In the video, Phyo Min Thein, the former chief minister of Myanmar’s largest city, Yangon, sits in a bare room, apparently reading from a statement. His speaking sounds odd and not like his normal voice, his face is static, and in the poor-quality version that first circulated, his lips look out of sync with his words. Seemingly everyone wanted to believe it was a fake. Screen-shotted results from an online deepfake detector spread rapidly, showing a red box around the politician’s face and an assertion with 90-percent-plus confidence that the confession was a deepfake. Burmese journalists lacked the forensic skills to make a judgement. Past state and present military actions reinforced cause for suspicion. Government spokespeople have shared staged images targeting the Rohingya ethnic group while military coup organizers have denied that social media evidence of their killings could be real.

But was the prisoner’s “confession” really a deepfake?

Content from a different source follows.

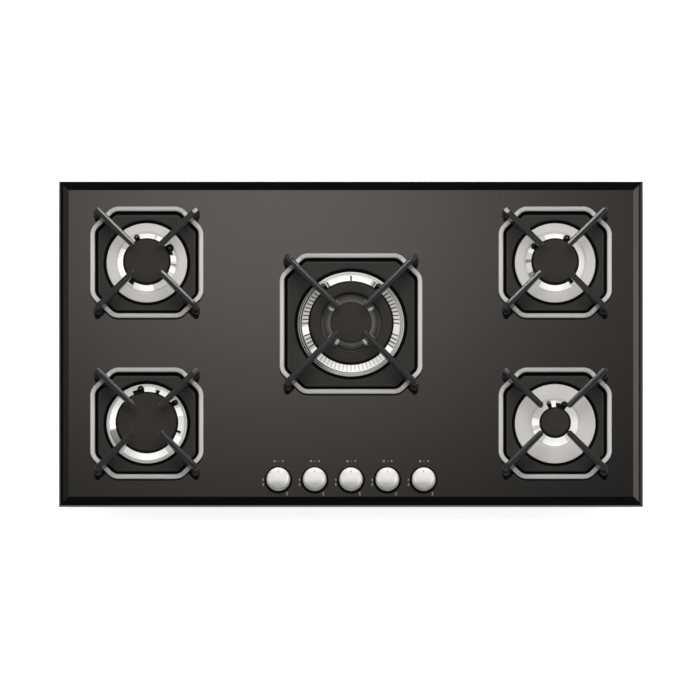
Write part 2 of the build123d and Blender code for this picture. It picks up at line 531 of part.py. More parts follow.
# ---------------------------------------------------------------- plugs, spindles and knobs
for name, x in TAPS.items():
    with BuildPart() as plug:
        with BuildSketch(Plane(origin=(x, KNOB_Y, 0), x_dir=(1, 0, 0), z_dir=(0, -1, 0))):
            with BuildLine():
                Polyline((0, 30.3), (PLUG_R, 30.3), (PLUG_R, 50.05), (8.4, 50.05), (8.4, 51.4), (SPINDLE_R + RUN, 51.4),
                         (SPINDLE_R + RUN, 38), (0, 38), close=True)
            make_face()
        revolve(axis=Axis((x, KNOB_Y, 0), (0, 0, 1)))
        # gas way through the plug, level with the outlet
        with BuildSketch(Plane(origin=(x, KNOB_Y + 10, TUBE_Z - 2), z_dir=(0, -1, 0))):
            Circle(1.6)
        extrude(amount=20, mode=Mode.SUBTRACT)
    save(plug.part, "tap_plug_" + name)

    with BuildPart() as spindle:
        with BuildSketch(Plane.XY.offset(44)):
            with Locations((x, KNOB_Y)):
                Circle(SPINDLE_R)
        extrude(amount=36)
        chamfer(spindle.faces().sort_by(Axis.Z)[-1].edges(), length=0.5)
        with BuildSketch(Plane.XY.offset(67)):
            with Locations((x, KNOB_Y + 4.3)):
                Rectangle(10, 4)
        extrude(amount=14, mode=Mode.SUBTRACT)
    save(spindle.part, "tap_spindle_" + name)

    with BuildPart() as knob:
        with BuildSketch(Plane(origin=(x, KNOB_Y, 0), x_dir=(1, 0, 0), z_dir=(0, -1, 0))):
            with BuildLine():
                z0, z1 = KNOB_Z0, KNOB_Z1
                l1 = Polyline((KNOB_R1 - 2.6, z1 - 0.9), (KNOB_R1 - 0.5, z1 - 2.6), (KNOB_R0 - 0.2, z0 + 3.0), (KNOB_R0, z0 + 0.8),
                              (KNOB_R0 - 0.8, z0), (KNOB_R0 - 2.2, z0), (KNOB_R1 - 2.6, z1 - 4.2), (6.0, z1 - 4.2), (6.0, z0 + 1.5),
                              (SPINDLE_R + RUN, z0 + 1.5), (SPINDLE_R + RUN, 80.2), (0, 80.2), (0, z1))
                ThreePointArc(l1 @ 1, (6.0, z1 - 0.25), l1 @ 0)
            make_face()
        revolve(axis=Axis((x, KNOB_Y, 0), (0, 0, 1)))
        # indicator notch near the rear edge of the top
        with BuildSketch(Plane.XY.offset(KNOB_Z1 - 1.2)):
            with Locations((x, KNOB_Y + 8.2)):
                SlotOverall(5.0, 1.2, rotation=90)
        extrude(amount=3, mode=Mode.SUBTRACT)
    save(knob.part, "knob_" + name)

# ---------------------------------------------------------------- pan supports
for name, b in BURNERS.items():
    cx, cy = b["c"]
    s = SUPPORT[kind(name)]
    # steel bar frame with cut corners
    with BuildPart() as frame:
        with BuildSketch(Plane.XY.offset(BAR_Z)) as ring:
            with BuildSketch(mode=Mode.PRIVATE) as outer:
                Polygon(*octagon(s["a"] + BAR_W / 2, s["d"] + BAR_W / 2), align=None)
                fillet(outer.vertices(), radius=s["rho"] + BAR_W / 2)
            with BuildSketch(mode=Mode.PRIVATE) as inner:
                Polygon(*octagon(s["a"] - BAR_W / 2, s["d"] - BAR_W / 2), align=None)
                fillet(inner.vertices(), radius=s["rho"] - BAR_W / 2)
            with Locations((cx, cy)):
                add(outer.sketch)
                add(inner.sketch, mode=Mode.SUBTRACT)
        extrude(amount=BAR_H)
        fillet(frame.faces().filter_by(Axis.Z).edges(), radius=2.3)
    save(frame.part, "pan_support_frame_" + name)

    # four cast arms
    rb_, rt_ = s["boss"], s["tip"]
    bar_in, bar_out = s["d"] - BAR_W / 2 - 1.5, s["d"] + BAR_W / 2 + 0.6
    top_bar = BAR_Z + BAR_H
    if name == "centre":
        low = [(rt_ + 34, 95.0), (rt_ + 62, 86.0), (bar_in - 6, top_bar + 4.0)]
    else:
        low = [(rt_ + 22, 95.0), (rt_ + 40, 86.0), (bar_in - 5, top_bar + 4.5)]
    prof = [(rt_, ARM_TOP), (rt_, 97.4)] + low + [(bar_in, top_bar), (bar_out, top_bar), (bar_out, 63.5), (rb_ + ARM_END, 63.5),
                                                 (rb_ + ARM_END, ARM_TOP)]
    with BuildPart() as arms:
        for k in range(4):
            th = radians(45 + 90 * k)
            pl = Plane(origin=(cx, cy, 0), x_dir=(cos(th), sin(th), 0), z_dir=(sin(th), -cos(th), 0))
            with BuildSketch(pl) as sk:
                with BuildLine():
                    Polyline(*prof, close=True)
                make_face()
                fillet(sk.vertices().sort_by_distance((rt_, ARM_TOP, 0))[0], radius=3.0)
                fillet(sk.vertices().sort_by_distance((rb_ + ARM_END, ARM_TOP, 0))[0], radius=6.0)
            extrude(amount=ARM_T / 2, both=True)
        side = [e for e in arms.edges() if abs(e.center().Z - ARM_TOP) < 0.01 and e.length > 20]
        fillet(side, radius=1.6)
        for k in range(4):
            px, py = polar((cx, cy), rb_, 45 + 90 * k)
            with BuildSketch(Plane.XY.offset(GT + 2)):
                with Locations((px, py)):
                    Circle(BOSS_R)
            extrude(amount=7)
            with BuildSketch(Plane.XY.offset(GT + 2)):
                with Locations((px, py)):
                    Circle(1.9)
            extrude(amount=4, mode=Mode.SUBTRACT)
    save(arms.part, "pan_support_arms_" + name)

    # rubber feet with a stem
    with BuildPart() as feet:
        for k in range(4):
            px, py = polar((cx, cy), rb_, 45 + 90 * k)
            with BuildSketch(Plane(origin=(px, py, 0), x_dir=(1, 0, 0), z_dir=(0, -1, 0))):
                with BuildLine():
                    Polyline((0, GT), (FOOT_R - 0.6, GT), (FOOT_R, GT + 0.6), (FOOT_R, GT + 2), (1.8, GT + 2), (1.8, GT + 5.8), (0, GT + 5.8),
                             close=True)
                make_face()
            revolve(axis=Axis((px, py, 0), (0, 0, 1)))
    save(feet.part, "pan_support_feet_" + name)

# ---------------------------------------------------------------- spark generator
with BuildPart() as ignition_module:
    mxx, myy = MODULE_C
    with BuildSketch(Plane.XY.offset(SHEET)):
        with Locations(MODULE_C):
            RectangleRounded(MODULE_S[0], MODULE_S[1], 4)
    extrude(amount=MODULE_S[2])
    fillet(ignition_module.faces().sort_by(Axis.Z)[-1].edges(), radius=1.5)
    with BuildSketch(Plane(origin=(mxx, myy + MODULE_S[1] / 2, 8), x_dir=(1, 0, 0), z_dir=(0, 1, 0))):
        with GridLocations(14, 0, 4, 1):
            Rectangle(6.3, 0.8)
    extrude(amount=8)
save(ignition_module.part, "ignition_module")

# ---------------------------------------------------------------- cable gland in the rear wall
with BuildPart() as cable_gland:
    with BuildSketch(Plane(origin=(GLAND_X, 0, GLAND_Z), x_dir=(1, 0, 0), z_dir=(0, 0, 1))):
        with BuildLine():
            yw = TRAY_Y / 2
            Polyline((GLAND_BORE, yw - 10), (8.0, yw - 10), (8.0, yw), (11, yw), (11, yw + 4), (8.5, yw + 5), (7.0, yw + 15),
                     (GLAND_BORE, yw + 16), close=True)
        make_face()
    revolve(axis=Axis((GLAND_X, 0, GLAND_Z), (0, 1, 0)))
    with BuildSketch(Plane(origin=(GLAND_X, yw - SHEET, GLAND_Z), x_dir=(1, 0, 0), z_dir=(0, -1, 0))):
        RegularPolygon(11, 6, major_radius=False)
        Circle(8.0 + RUN, mode=Mode.SUBTRACT)
    extrude(amount=5)
save(cable_gland.part, "cable_gland")

# ---------------------------------------------------------------- clamps that pull the hob down on the worktop
with BuildPart() as worktop_clamps:
    for s, y in CLAMPS:
        w = TRAY_X / 2
        with BuildSketch(Plane(origin=(0, y - 10, 0), x_dir=(1, 0, 0), z_dir=(0, -1, 0))):
            with BuildLine():
                Polyline((s * w, 38), (s * w, 14), (s * (w + 24), 14), (s * (w + 24), 21), (s * (w + 22.5), 21),
                         (s * (w + 22.5), 15.5), (s * (w + 1.5), 15.5), (s * (w + 1.5), 38), close=True)
            make_face()
        extrude(amount=-20)
        with BuildSketch(Plane(origin=(s * (w + 3), y, 30), x_dir=(0, 1, 0), z_dir=(-s, 0, 0))):
            Circle(SCREW_HOLE)
        extrude(amount=5, mode=Mode.SUBTRACT)
save(worktop_clamps.part, "worktop_clamps")

# ---------------------------------------------------------------- screws
screws = []
for x, (ya, yb) in BARS.items():
    for sx in (-1, 1):
        for y in (ya + 20, yb - 20):
            screws.append((Plane(origin=(x + sx * (BAR_HALF + 5), y, SHEET + BAR_SHEET)), SHEET + BAR_SHEET))
for b in BURNERS.values():
    for sy in (-1, 1):
        screws.append((Plane(origin=(b["c"][0], b["c"][1] + sy * (b["rb"] + 7), BAR_TOP + 3)), 7))
for s, y in CLAMPS:
    screws.append((Plane(origin=(s * (TRAY_X / 2 + 1.5), y, 30), z_dir=(s, 0, 0)), 8))
with BuildPart() as fixing_screws:
    for plane, grip in screws:
        with BuildSketch(plane):
            Circle(SCREW_R)
        extrude(amount=-grip)
        with BuildSketch(plane):
            Circle(HEAD_R)
        extrude(amount=2.2)
save(fixing_screws.part, "fixing_screws")
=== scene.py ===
import json
import math
import random
from math import pi, sin, cos, radians, sqrt, tan, hypot

import bmesh
import bpy
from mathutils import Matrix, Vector

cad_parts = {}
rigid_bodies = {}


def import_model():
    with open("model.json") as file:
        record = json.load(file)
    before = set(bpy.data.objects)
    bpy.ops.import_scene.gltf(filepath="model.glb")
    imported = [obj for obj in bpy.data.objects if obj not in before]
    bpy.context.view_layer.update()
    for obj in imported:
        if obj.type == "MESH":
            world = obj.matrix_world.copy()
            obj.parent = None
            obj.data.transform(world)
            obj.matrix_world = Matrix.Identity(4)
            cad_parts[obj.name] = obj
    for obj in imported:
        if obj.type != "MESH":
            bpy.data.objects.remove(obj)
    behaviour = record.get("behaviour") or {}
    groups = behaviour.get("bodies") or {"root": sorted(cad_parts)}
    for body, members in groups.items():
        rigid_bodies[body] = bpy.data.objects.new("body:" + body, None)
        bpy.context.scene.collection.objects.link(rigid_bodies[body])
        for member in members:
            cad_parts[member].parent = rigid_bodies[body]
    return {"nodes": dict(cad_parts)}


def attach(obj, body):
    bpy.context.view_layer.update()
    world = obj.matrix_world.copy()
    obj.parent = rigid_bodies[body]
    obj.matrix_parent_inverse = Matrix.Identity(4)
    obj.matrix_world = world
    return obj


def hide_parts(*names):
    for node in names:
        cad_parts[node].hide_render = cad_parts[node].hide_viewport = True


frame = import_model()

MM = 0.001
scene = bpy.context.scene
coll = scene.collection
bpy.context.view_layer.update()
random.seed(7)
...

Along with deepfake researcher Henry Ajder, I consulted deepfake creators and media forensics specialists. Some noted that the video was sufficiently low-quality that the mouth glitches people saw were as likely to be artifacts from compression as evidence of deepfakery. Detection algorithms are also unreliable on low-quality compressed video. His unnatural-sounding voice could be a result of reading a script under extreme pressure. If it is a fake, it’s a very good one, because his throat and chest move at key moments in sync with words. The researchers and makers were generally skeptical that it was a deepfake, though not certain. At this point it is more likely to be what human rights activists like myself are familiar with: a coerced or forced confession on camera. Additionally, the substance of the allegations should not be trusted given the circumstances of the military coup unless there is a legitimate judicial process.

Why does this matter? Regardless of whether the video is a forced confession or a deepfake, the results are most likely the same: words digitally or physically compelled out of a prisoner’s mouth by a coup d’état government. However, while the usage of deepfakes to create nonconsensual sexual images currently far outstrips political instances, deepfake and synthetic media technology is rapidly improving, proliferating, and commercializing, expanding the potential for harmful uses. The case in Myanmar demonstrates the growing gap between the capabilities to make deepfakes, the opportunities to claim a real video is a deepfake, and our ability to challenge that.

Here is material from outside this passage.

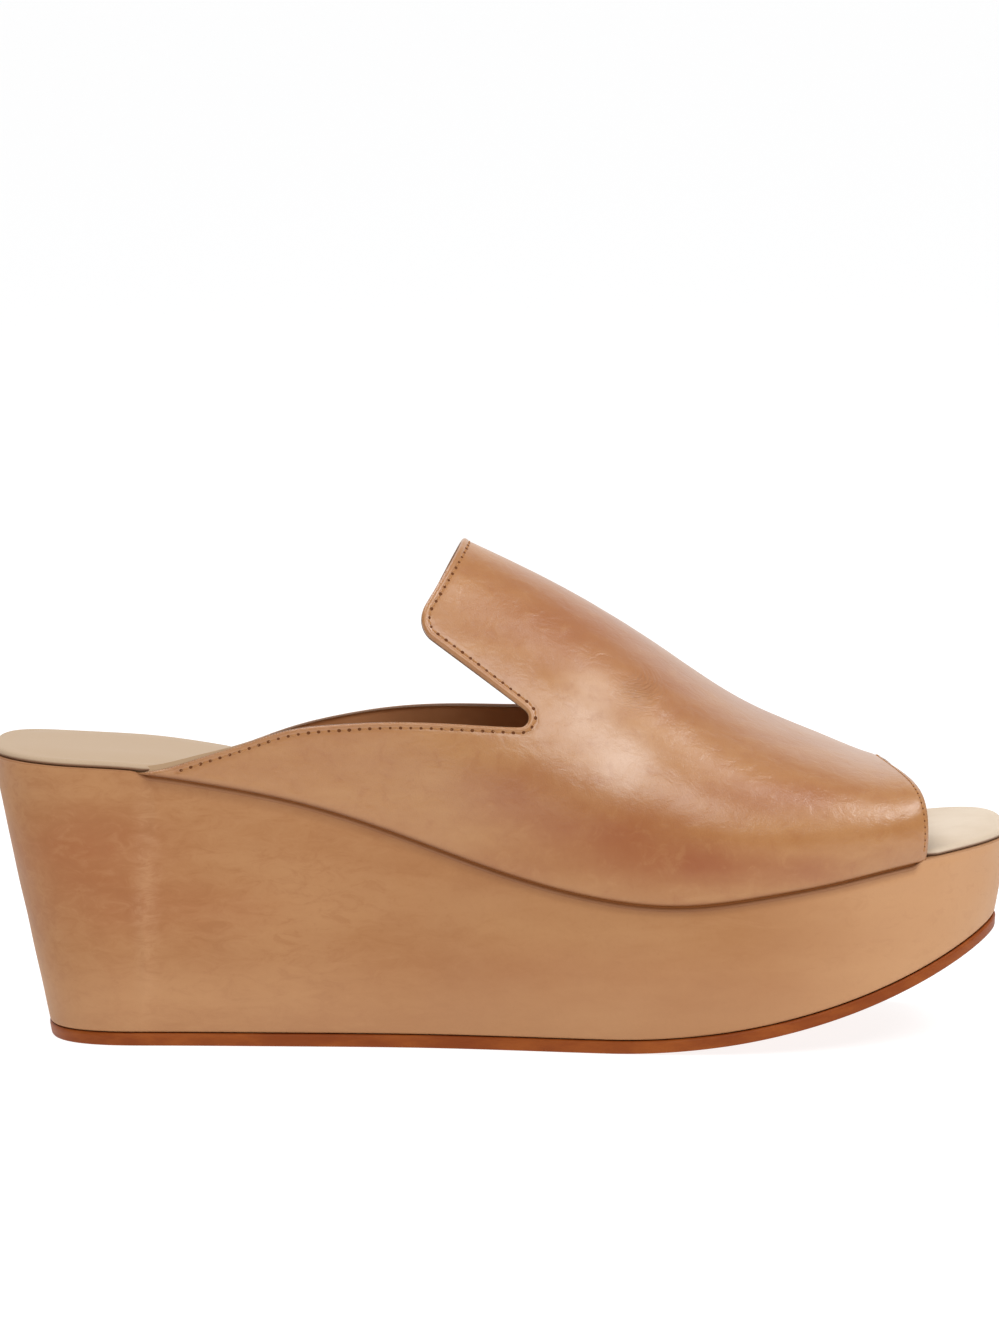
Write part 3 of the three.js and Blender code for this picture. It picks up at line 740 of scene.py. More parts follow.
def make_wedge():
    side = np.concatenate([-np.ones(steps + 1), np.ones(steps - 1)])
    along, x_foot, y_foot = sole_ring(0, 0, steps)
    _, x_top, y_top = sole_ring(1, 0, steps)
    low = tread(x_foot) + outsole_thickness + clearance * 0.2
    cover = upper_cover(side, along)
    high = seat(along) - cover * (margin + clearance)
    tip = mix(bare_round, covered_round, cover)
    slow_set = wave_set(7, 90, 30)
    quick_set = wave_set(7, 26, 9)
    normal = wall_normals(x_top, y_top)
    rows = [moved_in(x_foot, y_foot, normal, inset, low + height) for inset, height in wedge_foot]
    edge_shades = [np.zeros(count)] * len(wedge_foot)
    for share in np.linspace(0.0, 1.0, wall_rows):
        z = mix(low + wall_start, high - tip, share)
        t = (z - low) / (high - low)
        points = np.stack([mix(x_foot, x_top, t), mix(y_foot, y_top, t), z], 1)
        fade = ease(0, 0.12, share) * (1 - ease(0.9, 1.0, share))
        waves = slow_wobble * wave_height(points, slow_set) + quick_wobble * wave_height(points, quick_set)
        wobble = fade * (waves + wrap_seam(points, share) * (side < 0))
        tuck = tuck_depth * cover * math.exp(-(((1 - share) / tuck_reach) ** 2))
        points[:, :2] += normal * (wobble - tuck)[:, None]
        rows.append(points)
        # painted shade on the wall just under the upper's hem
        edge_shades.append(wall_shade * cover * math.exp(-(((1 - share) / wall_shade_reach) ** 2)))
    for angle in np.radians(np.linspace(12, 90, tip_rows)):
        inset = tip * (1 - math.cos(angle)) + tuck_depth * cover
        rows.append(moved_in(x_top, y_top, normal, inset, high - tip + tip * math.sin(angle)))
        # painted shade on the rounded top edge, darker under the upper
        edge_shades.append(tip_shade + tip_shade * cover)
    rows.append(moved_in(x_top, y_top, normal, top_inset, high - 0.05))
    # the flat underside and top, which other pieces cover
    _, x_under, y_under = sole_ring(0, wedge_foot[0][0], steps)
    x_in, y_in = rows[-1][:, 0], rows[-1][:, 1]
    foot = outsole_thickness + under_cover
    under = cap(x_under, y_under, along, (0.3, 1.0), lambda a, b, share: tread(a) + foot)
    top = cap(x_in, y_in, along, (0.25, 1.0), lambda a, b, share: seat(a / shoe_length) - under_cover)
    last = (len(rows) - 1) * count
    under_start = last + count
    top_start = under_start + 2 * count
    faces = grid_faces(len(rows), count)
    faces += flipped(grid_faces(2, count, True, under_start))
    faces += bridge(under_start, 0, count)
    faces += bridge(last, top_start, count)
    faces += grid_faces(2, count, True, top_start)
    rows += under + top
    rub_and_shade = np.concatenate(edge_shades + [np.zeros(count)] * (len(rows) - len(edge_shades)))
    return mesh_object("wedge_look", placed(np.concatenate(rows)), faces, [wedge_skin], None, True, rub_and_shade)


def insole_side(side, along):
    """How far the insole stays in from the wedge's edge: more where the upper comes up beside it."""
    result = np.full(len(along), float(insole_inset))
    for name, sign in sides.items():
        tail = tail_along[name] - clearance / shoe_length
        toe = toe_along[name] + clearance / shoe_length
        enter = ease(tail + insole_step, tail + 2.5 * insole_step, along)
        leave = ease(toe, toe + insole_step, along)
        inset = mix(insole_inset, upper_wall + clearance, enter * (1 - leave))
        result = np.where(side == sign, inset, result)
    return result


# The insole's rolled edge: how far in, and how high. Its first rows, down the side that lies in shade, carry
# painted shade in brown
insole_profile = [(1.6, 0.15), (0.5, 0.12), (0.12, 0.3), (0.0, 0.6), (0.05, 0.95), (0.25, 1.3)]
insole_profile += [(0.6, 1.58), (1.1, 1.74), (1.7, 1.76), (2.3, 1.72), (3.0, 1.78)]
shaded_rows = 4
side_shade = 0.8
insole_rings = 25
crown_swell = insole_crown + 0.1
crown_pace = 2.2


def make_insole():
    _, x_wall, y_wall = sole_ring(1, 0, steps)
    normal = wall_normals(x_wall, y_wall)
    along, x, y = sole_ring(1, insole_side, steps)
    rows = [moved_in(x, y, normal, inset, seat(along) + height) for inset, height in insole_profile]
    edge_height = insole_profile[-1][1]

    def height(a, b, share):
        swell = math.sin(min(share * crown_pace, 1) * math.pi / 2)
        return seat(a / shoe_length) + edge_height + crown_swell * swell

    rows += cap(rows[-1][:, 0], rows[-1][:, 1], along, np.linspace(0, 1, insole_rings + 1)[1:], height)
    # painted shade on the first rows, down the insole's side
    rub_and_shade = np.zeros(len(rows) * count)
    rub_and_shade[: shaded_rows * count] = side_shade
    faces = grid_faces(len(rows), count)
    return mesh_object("insole_look", placed(np.concatenate(rows)), faces, [insole_skin], None, True, rub_and_shade)


# The upper: one surface over foot length u and way round v, -1 at the lateral edge, 0 at the ridge


lower_part = 0.16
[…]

It also illustrates the challenges of having the public rely on free online detectors without understanding the strengths and limitations of detection or how to second-guess a misleading result. Deepfakes detection is still an emerging technology, and a detection tool applicable to one approach often does not work on another. We must also be wary of counter-forensics—where someone deliberately takes steps to confuse a detection approach. And it’s not always possible to know which detection tools to trust.

How do we avoid conflicts and crises around the world being blindsided by deepfakes and supposed deepfakes?

We should not be turning ordinary people into deepfake spotters, parsing the pixels to discern truth from falsehood. Most people will do better relying on simpler approaches to media literacy, such as the SIFT method, that emphasize checking other sources or tracing the original context of videos. In fact, encouraging people to be amateur forensics experts can send people down the conspiracy rabbit hole of distrust in images.